● Data provided
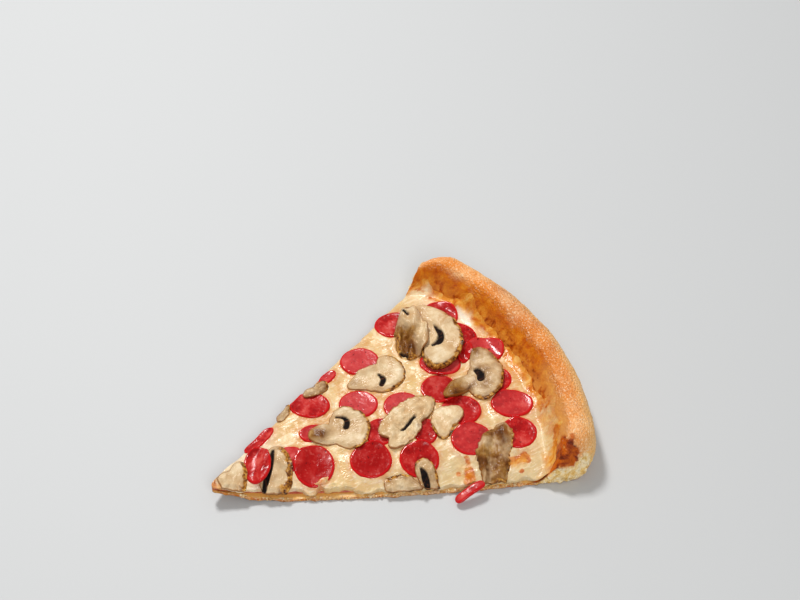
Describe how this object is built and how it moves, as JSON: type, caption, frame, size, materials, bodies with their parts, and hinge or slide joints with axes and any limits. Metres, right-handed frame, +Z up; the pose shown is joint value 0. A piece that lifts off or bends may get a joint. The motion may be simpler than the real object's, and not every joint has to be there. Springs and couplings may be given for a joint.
{
  "type": "pizza slice",
  "caption": "Triangular slice of baked pizza with a thick puffed crust, melted cheese over tomato sauce, and sausage rounds and mushroom slices on top.",
  "frame": {"origin": "middle of the bounding box's underside, on the surface that the slice lies on", "axes": "+Z up, +Y from the tip towards the crust, +X towards the cut where the cheese runs down to the bottom edge"},
  "size_m": [0.153, 0.1906, 0.0258],
  "materials": {
    "crust": "baked, golden tan, finely pitted",
    "sauce": "moist cooked tomato",
    "cheese": "melted, smooth and slightly oily",
    "sausage": "smooth, moist, with a brighter rim",
    "mushroom": "baked flesh, moist, with brown skin"
  },
  "bodies": {
    "root": {"cheese": "cheese", "dough": "crust", "mushroom_01": "mushroom", "mushroom_02": "mushroom", "mushroom_03": "mushroom", "mushroom_04": "mushroom", "mushroom_05": "mushroom", "mushroom_06": "mushroom", "mushroom_07": "mushroom", "mushroom_08": "mushroom", "mushroom_09": "mushroom", "mushroom_10": "mushroom", "mushroom_11": "mushroom", "mushroom_12": "mushroom", "mushroom_13": "mushroom", "mushroom_14": "mushroom", "sauce": "sauce", "sausage_01": "sausage", "sausage_02": "sausage", "sausage_03": "sausage", "sausage_04": "sausage", "sausage_05": "sausage", "sausage_06": "sausage", "sausage_07": "sausage", "sausage_08": "sausage", "sausage_09": "sausage", "sausage_10": "sausage", "sausage_11": "sausage", "sausage_12": "sausage", "sausage_13": "sausage", "sausage_14": "sausage", "sausage_15": "sausage", "sausage_16": "sausage", "sausage_17": "sausage", "sausage_18": "sausage", "sausage_19": "sausage", "sausage_21": "sausage", "sausage_22": "sausage", "sausage_23": "sausage", "sausage_24": "sausage", "sausage_25": "sausage", "sausage_26": "sausage", "sausage_27": "sausage", "sausage_28": "sausage"}
  },
  "joints": []
}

● Goal
Copy all of the data. Keep every word exactly as it is.

● Written response
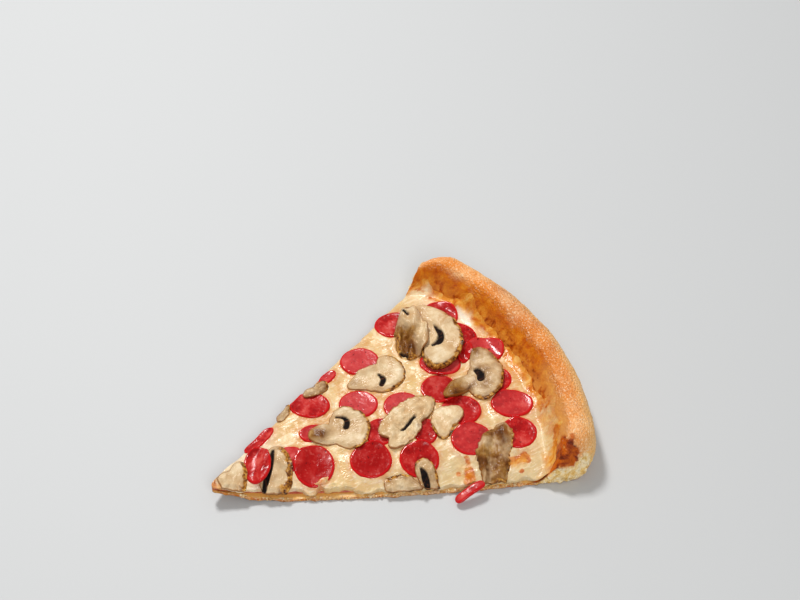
Describe how this object is built and how it moves, as JSON: type, caption, frame, size, materials, bodies with their parts, and hinge or slide joints with axes and any limits. Metres, right-handed frame, +Z up; the pose shown is joint value 0. A piece that lifts off or bends may get a joint. The motion may be simpler than the real object's, and not every joint has to be there. Springs and couplings may be given for a joint.
{
  "type": "pizza slice",
  "caption": "Triangular slice of baked pizza with a thick puffed crust, melted cheese over tomato sauce, and sausage rounds and mushroom slices on top.",
  "frame": {"origin": "middle of the bounding box's underside, on the surface that the slice lies on", "axes": "+Z up, +Y from the tip towards the crust, +X towards the cut where the cheese runs down to the bottom edge"},
  "size_m": [0.153, 0.1906, 0.0258],
  "materials": {
    "crust": "baked, golden tan, finely pitted",
    "sauce": "moist cooked tomato",
    "cheese": "melted, smooth and slightly oily",
    "sausage": "smooth, moist, with a brighter rim",
    "mushroom": "baked flesh, moist, with brown skin"
  },
  "bodies": {
    "root": {"cheese": "cheese", "dough": "crust", "mushroom_01": "mushroom", "mushroom_02": "mushroom", "mushroom_03": "mushroom", "mushroom_04": "mushroom", "mushroom_05": "mushroom", "mushroom_06": "mushroom", "mushroom_07": "mushroom", "mushroom_08": "mushroom", "mushroom_09": "mushroom", "mushroom_10": "mushroom", "mushroom_11": "mushroom", "mushroom_12": "mushroom", "mushroom_13": "mushroom", "mushroom_14": "mushroom", "sauce": "sauce", "sausage_01": "sausage", "sausage_02": "sausage", "sausage_03": "sausage", "sausage_04": "sausage", "sausage_05": "sausage", "sausage_06": "sausage", "sausage_07": "sausage", "sausage_08": "sausage", "sausage_09": "sausage", "sausage_10": "sausage", "sausage_11": "sausage", "sausage_12": "sausage", "sausage_13": "sausage", "sausage_14": "sausage", "sausage_15": "sausage", "sausage_16": "sausage", "sausage_17": "sausage", "sausage_18": "sausage", "sausage_19": "sausage", "sausage_21": "sausage", "sausage_22": "sausage", "sausage_23": "sausage", "sausage_24": "sausage", "sausage_25": "sausage", "sausage_26": "sausage", "sausage_27": "sausage", "sausage_28": "sausage"}
  },
  "joints": []
}